Choquante ? Juste à la limite ! Coloniale ? En partie ! Pleine de références ? Sans aucun doute ! Conjoncturelle et révélatrice d’une nouvelle dimension esthétique et stéréotypique ? Oui, sans aucun doute, on assiste au passage d’un cap avec ces deux campagnes et à un nouveau genre de représentation de la « femme noire » débarrassée des derniers « interdits » de la mauvaise conscience coloniale. D’une certaine manière, nous sommes entrés dans un temps post-colonial qui se décomplexe de ses héritages tout en les réintroduisant graphiquement et idéologiquement et en les mixant avec les influences d’Outre-Atlantique.
Au moment où j’écrivais ces lignes, je tombe sur le net (sur le site Monde en question) sur une tribune signée Lou Quetiero en date du jeudi 20 avril 2006 et qui s’attache aux mêmes publicités sous un titre évocateur : « Printemps colonial ». Une autre preuve que ce rapport entre regard et publicité est devenu un mode de lecture normalisé des mutations du stéréotype dans nos sociétés et, surtout, que ces deux campagnes font sens.

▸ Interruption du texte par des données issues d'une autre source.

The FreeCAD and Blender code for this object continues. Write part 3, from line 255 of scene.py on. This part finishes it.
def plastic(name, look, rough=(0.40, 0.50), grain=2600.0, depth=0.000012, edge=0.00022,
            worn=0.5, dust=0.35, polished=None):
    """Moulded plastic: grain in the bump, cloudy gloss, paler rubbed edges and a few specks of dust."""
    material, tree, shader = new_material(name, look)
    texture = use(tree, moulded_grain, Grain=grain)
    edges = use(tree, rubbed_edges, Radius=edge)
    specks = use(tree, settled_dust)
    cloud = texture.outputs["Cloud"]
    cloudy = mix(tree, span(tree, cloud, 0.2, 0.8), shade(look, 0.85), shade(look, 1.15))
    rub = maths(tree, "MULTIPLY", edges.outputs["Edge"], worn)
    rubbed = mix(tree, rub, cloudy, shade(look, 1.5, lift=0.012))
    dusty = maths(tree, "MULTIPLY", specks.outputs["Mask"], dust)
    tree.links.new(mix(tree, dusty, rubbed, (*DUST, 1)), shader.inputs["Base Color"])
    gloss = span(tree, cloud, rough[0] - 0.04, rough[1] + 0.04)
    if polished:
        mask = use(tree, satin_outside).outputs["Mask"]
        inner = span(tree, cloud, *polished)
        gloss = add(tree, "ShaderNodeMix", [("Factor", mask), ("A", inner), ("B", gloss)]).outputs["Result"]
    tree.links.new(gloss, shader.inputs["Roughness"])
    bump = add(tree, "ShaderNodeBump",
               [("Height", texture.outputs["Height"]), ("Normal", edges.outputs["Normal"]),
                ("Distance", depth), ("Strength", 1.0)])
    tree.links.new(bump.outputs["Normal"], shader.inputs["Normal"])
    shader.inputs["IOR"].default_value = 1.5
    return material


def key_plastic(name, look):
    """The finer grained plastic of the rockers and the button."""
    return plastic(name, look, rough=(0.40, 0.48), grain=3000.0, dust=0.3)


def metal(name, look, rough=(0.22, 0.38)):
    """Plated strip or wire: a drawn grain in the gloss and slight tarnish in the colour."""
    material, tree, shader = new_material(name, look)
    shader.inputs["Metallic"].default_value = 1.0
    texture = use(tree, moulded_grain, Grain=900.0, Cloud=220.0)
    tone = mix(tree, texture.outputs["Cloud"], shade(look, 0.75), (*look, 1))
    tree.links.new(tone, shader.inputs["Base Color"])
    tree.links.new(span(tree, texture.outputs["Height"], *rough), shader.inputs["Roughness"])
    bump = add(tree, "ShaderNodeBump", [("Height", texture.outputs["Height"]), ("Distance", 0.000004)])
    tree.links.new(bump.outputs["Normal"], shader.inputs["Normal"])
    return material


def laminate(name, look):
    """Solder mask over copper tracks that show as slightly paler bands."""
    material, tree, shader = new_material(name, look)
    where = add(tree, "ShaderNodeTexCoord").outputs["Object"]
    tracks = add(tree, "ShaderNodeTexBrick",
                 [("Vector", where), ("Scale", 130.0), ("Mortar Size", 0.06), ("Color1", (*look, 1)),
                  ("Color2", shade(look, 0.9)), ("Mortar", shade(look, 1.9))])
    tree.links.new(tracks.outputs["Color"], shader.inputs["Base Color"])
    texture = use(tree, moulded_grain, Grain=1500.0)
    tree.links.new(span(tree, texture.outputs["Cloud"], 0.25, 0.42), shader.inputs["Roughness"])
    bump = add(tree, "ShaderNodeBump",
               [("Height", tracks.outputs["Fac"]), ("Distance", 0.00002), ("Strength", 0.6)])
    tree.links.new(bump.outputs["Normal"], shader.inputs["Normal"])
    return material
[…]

De façon surprenante, le printemps 2006 sera « nègre » ou ne sera pas. Avec la journée consacrée à la mémoire de l’esclavage le 10 mai, les couvertures de presse sur la présence « noire » en France (voir au mois d’avril le Nouvel Observateur), le film Noir sur France 5 et la prochaine exposition Montparnasse noir (1906-1966) au musée du Montparnasse, la mode semble être au retour sur cette identité « noire » en France. D’une certaine manière, ces deux grandes enseignes se mettent à la « page ».
Mais alors quelle page ! Une Africaine dans un hamburger style « culture rap » offerte au délicieux regard de l’homme et prête à s’offrir à notre gourmandise, alléchée par ses formes dénudées (campagne du 5 au 29 avril 2006 dans les rues de Paris et dans la presse). Dans l’autre campagne Africa instinct… on retrouve une tendance Joséphine Baker, simili jupette qui rappelle le régime de bananes de l’icône noire et couleurs « brutes » qui nous transportent sur le sol d’Afrique par définition plus proche de la nature que de la culture.

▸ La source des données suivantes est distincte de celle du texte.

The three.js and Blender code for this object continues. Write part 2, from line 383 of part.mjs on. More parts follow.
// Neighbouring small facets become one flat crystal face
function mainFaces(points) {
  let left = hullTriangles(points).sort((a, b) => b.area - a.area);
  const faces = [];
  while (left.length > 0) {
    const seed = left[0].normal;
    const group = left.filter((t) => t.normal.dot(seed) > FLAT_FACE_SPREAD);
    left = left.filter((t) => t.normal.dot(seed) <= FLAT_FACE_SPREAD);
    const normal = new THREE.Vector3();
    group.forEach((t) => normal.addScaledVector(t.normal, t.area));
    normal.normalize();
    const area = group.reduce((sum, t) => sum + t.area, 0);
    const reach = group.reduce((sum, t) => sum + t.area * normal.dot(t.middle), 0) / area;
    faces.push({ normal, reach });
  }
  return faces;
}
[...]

La reine de Saba et la « pétasse » du clip de rap
Commençons par la hamburger party ! Comme le dit le slogan des Galeries Lafayette, la mode « vit plus fort « , alors il faut faire fort. Une mannequin, avec son chien, en petits dessous et chaussure au pied, un portable à la main, devant elle un ordinateur portable ouvert, le tout dans un lit digne d’un bordel de campagne des années 1950 en forme de hamburger qui, tel un écrin à bijou, nous offre ce cadeau en tout point exotique et d’une modernité qui ferait les délices d’un clip de rap californien… On en mangerait ! Elle sourit. Nous regarde. L’Amérique noire est proche, la culture rap aussi, le harem oriental pointe à l’horizon. D’ailleurs l’accroche ne trompe pas : Los Angeles Fashion… C’est de la « viande ». Belle, moderne, lookée, mais un simple objet offert au regard et à la consommation. D’ailleurs le matelas rappelle le pain du Big Mac (bien nommé ici !), le tulle vert sous elle les feuilles de salade du hamburger et le cousin rouge l’inévitable tranche de tomate… et les cornichons ne sont pas oubliés avec les petits coussins verts. C’est comestible, un cannibalisme inversé en somme. Un corps offert à notre regard. Que l’on peut « vite » consommer. Une offrande. Moment de plaisir, le repos du guerrier des temps modernes, instant de consommation, les Galeries Lafayette ne font pas dans le détail.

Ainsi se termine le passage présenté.